Allerdings muss die Frage nach den (fehlenden) Inhalten der Demonstration gestellt werden. Dass man gegen G8 ist, ist angekommen. Aber wofür ist man? Die allgemein-unverbindliche Floskel einer „besseren“ oder „anderen Welt“ ist schnell aufgestellt. Doch was sind die konkreten Forderungen hin zu einem alternativen Weltsystem? Auch unter Berücksichtigung der Tatsache, dass eine Demonstration kein Seminar ersetzen kann, muss die Frage gestellt werden, warum bei einem Demozug mit 80.000 Menschen weder der Kampf im Nahen Osten, noch in Lateinamerika, und hier insbesondere Venezuelas eine verschwindende
Rolle gespielt haben!? Dass die arabischen Bevölkerungen – nicht weniger als das globale Hauptangriffsziel Euroamerikas – ein Recht auf Widerstand haben? Fehlanzeige in Rostock! Mag es vereinzelt antagonistische Forderungen oder Redebeiträge gegeben haben, der Grundtenor der Demonstration verblieb in einem Unkonkreten.

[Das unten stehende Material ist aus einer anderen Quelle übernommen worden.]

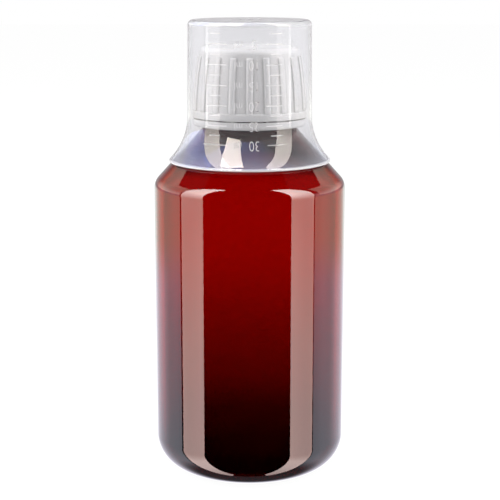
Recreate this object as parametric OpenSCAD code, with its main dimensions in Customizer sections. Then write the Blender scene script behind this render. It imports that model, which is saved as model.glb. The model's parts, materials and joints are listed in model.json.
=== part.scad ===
// Amber glass bottle with a ribbed screw cap and a clear measuring cup set upside down over the cap.
// The origin is the centre of the circle that the bottle stands on, and +Z is up.

/* [Bottle] */
// Outside diameter of the straight body
body_d = 54.6; // [51:0.2:59]
// Height at which the straight side ends and the shoulder begins
body_h = 82.8; // [70:0.2:100]
// Radius of the rounded heel
heel_r = 9.6; // [7:0.2:11]
// Width of the flat ring that the bottle stands on
stand_w = 2.2; // [1.4:0.1:3.2]
// How far the middle of the base is pushed up
push_up_h = 2.4; // [1:0.1:4]
// Glass thickness of the side
glass_t = 2.4; // [1.8:0.1:2.8]
// Glass thickness in the middle of the base
base_t = 3; // [2.4:0.1:5]
// Outer radius of the corner between side and shoulder
shoulder_r = 4.2; // [3:0.1:6]
// Slope of the shoulder, from the level
shoulder_angle = 48; // [44:1:52]

/* [Neck] */
// Diameter over the neck's thread, which the neck, the cap and the cup are sized from
thread_d = 27.2; // [24:0.1:31]
// How far the thread stands out of the neck wall
thread_depth = 1.15; // [0.9:0.05:1.4]
// Thickness of the neck wall, inside the thread
neck_wall = 3.15; // [2.4:0.05:4]
// Height from the foot of the neck to the mouth
finish_h = 18.95; // [16:0.05:23]
// Radius of the fillet at the foot of the neck
root_r = 2; // [1:0.1:2.6]
// Radius of the rounded throat inside, where the shoulder opens into the bore
throat_r = 4; // [2:0.2:6]
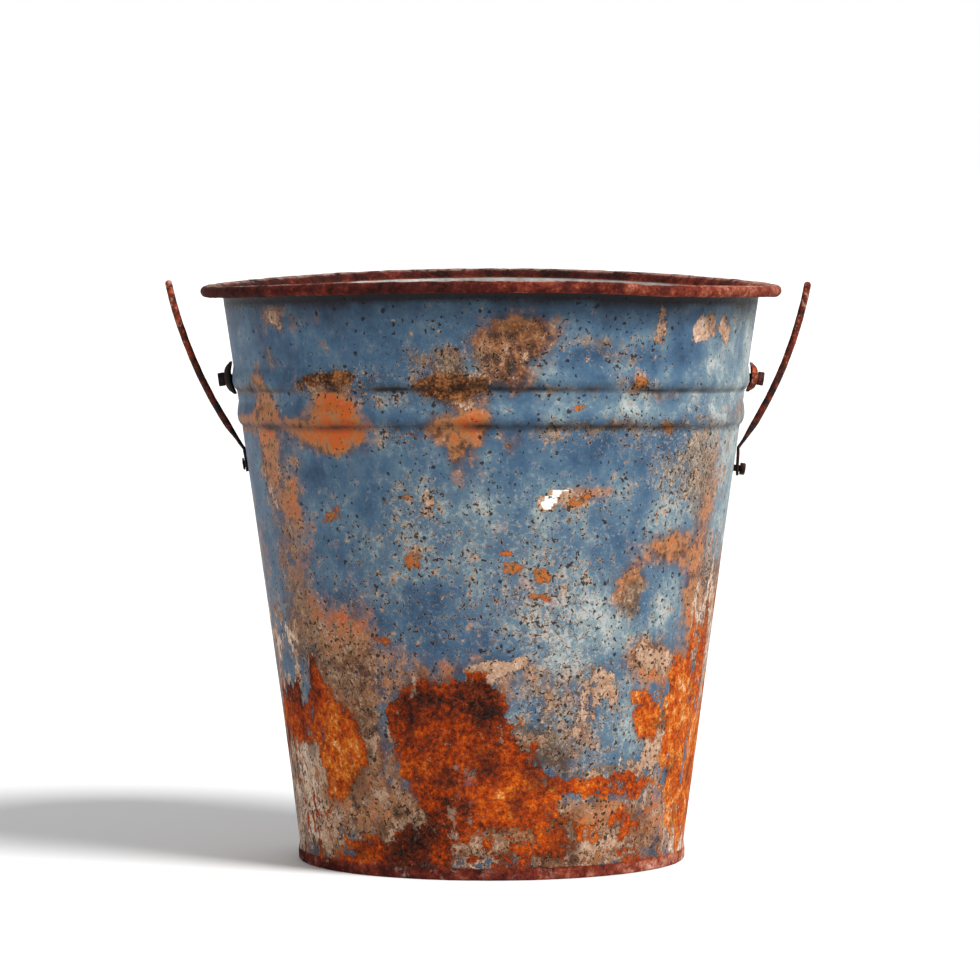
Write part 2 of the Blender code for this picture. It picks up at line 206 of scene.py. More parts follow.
def out_of_true(points):
    """The bent bucket: points rise with cos 2a by the saddle, and sink at a step in the rim."""
    x, y, z = np.moveaxis(np.asarray(points, float), -1, 0)
    angle = np.arctan2(y, x)
    level = z / BUCKET_HEIGHT
    past = np.degrees(angle) + 90 - KINK_AT
    step = np.clip((past + 4) / 8, 0, 1) * np.clip(1 - np.maximum(past, 0) / KINK_FADE, 0, 1) ** 2
    rise = -SADDLE * level * np.cos(2 * angle) - KINK * np.clip(level, 0, None) ** 12 * step
    return np.stack([x, y, z + rise], -1)


def foot_flare(height):
    """How far the body curves out to the foot seam: an S-curve over the last few millimetres."""
    return SEAM_PROUD * (1 - smooth(SEAM_HEIGHT - SEAM_FOLD, FOOT_FLARE_TOP, height))


def arc(centre, radius, start, end, count=240):
    """Points (out, up) on a circle, from the start angle to the end angle in degrees."""
    angle = np.radians(np.linspace(start, end, count))
    return np.stack([centre[0] + radius * np.cos(angle), centre[1] + radius * np.sin(angle)], -1)


def side(top, bottom, count=900):
    """Points (out, up) down the body's outside between two heights, ribs included."""
    height = np.linspace(top, bottom, count)
    out = body_radius(height) + rib_rise(height) + foot_flare(height)
    return np.stack([out, height], -1)


def field(points, size, seed):
    """Smooth random field from -1 to 1: a random number at each corner of a cubic lattice of
    that size, blended between the corners with an S-curve."""
    cell = np.asarray(points, float) / size + 17.3 * seed
    corner = np.floor(cell).astype(np.int64)
    part = cell - corner
    part = part * part * (3 - 2 * part)
    total = np.zeros(cell.shape[:-1])
    for step in np.ndindex(2, 2, 2):
        at = (corner + step).astype(np.uint64)
        mixed = at[..., 0] * 0x9E3779B1 ^ at[..., 1] * 0x85EBCA77 ^ at[..., 2] * 0xC2B2AE3D
        mixed = (mixed ^ (mixed >> np.uint64(15))) * np.uint64(0x2C1B3C6D)
        mixed = (mixed ^ (mixed >> np.uint64(12))) * np.uint64(0x297A2D39)
        value = ((mixed ^ (mixed >> np.uint64(15))) & np.uint64(0xFFFF)) / 65535.0
        weight = np.prod(np.where(step, part, 1 - part), axis=-1)
        total += weight * value
    return 2 * total - 1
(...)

Es geht hier nicht darum, etwa ökonomische oder antirassistische Forderungen klein zu reden. Aber wie lässt sich das Grundübel dieser Epoche, die imperiale Weltkriegsordnung, bekämpfen, ohne die realen
Gegenkräfte dieser Ordnung zumindest zu benennen? Die unausgesprochene, aber alles überschattende äquidistante Haltung „Nein zu US-Kriegen und Nein zu militärischem Widerstand“ hilft den links- wie rechtsliberalen Menschenrechtsbombern und führt geradewegs in den politischen Untergang
der Linken.

Was bleibt? Eine bis ins Mark systembejahende Attac distanziert sich aufs Entschiedenste von Militanz und redet so den Schäubles und Caffiers das Wort, die bereits laut über den Einsatz von Gummigeschossen
und paramilitärischen Einheiten nachdenken dürfen. Man mag über die politische Sinnhaftigkeit von Straßenmilitanz je nach Fall unterschiedlicher Ansicht sein. Wir maßen uns jedenfalls nicht an, moralisch zu verurteilen, dass es gelegentlich auch in der Ersten Welt etwas rappelt.

Im Falle Rostocks sagen wir, dass organisierte Militanz kombiniert mit deutlich mehr inhaltlicher Schärfe der bessere, wenn nicht der beste Weg gewesen wäre.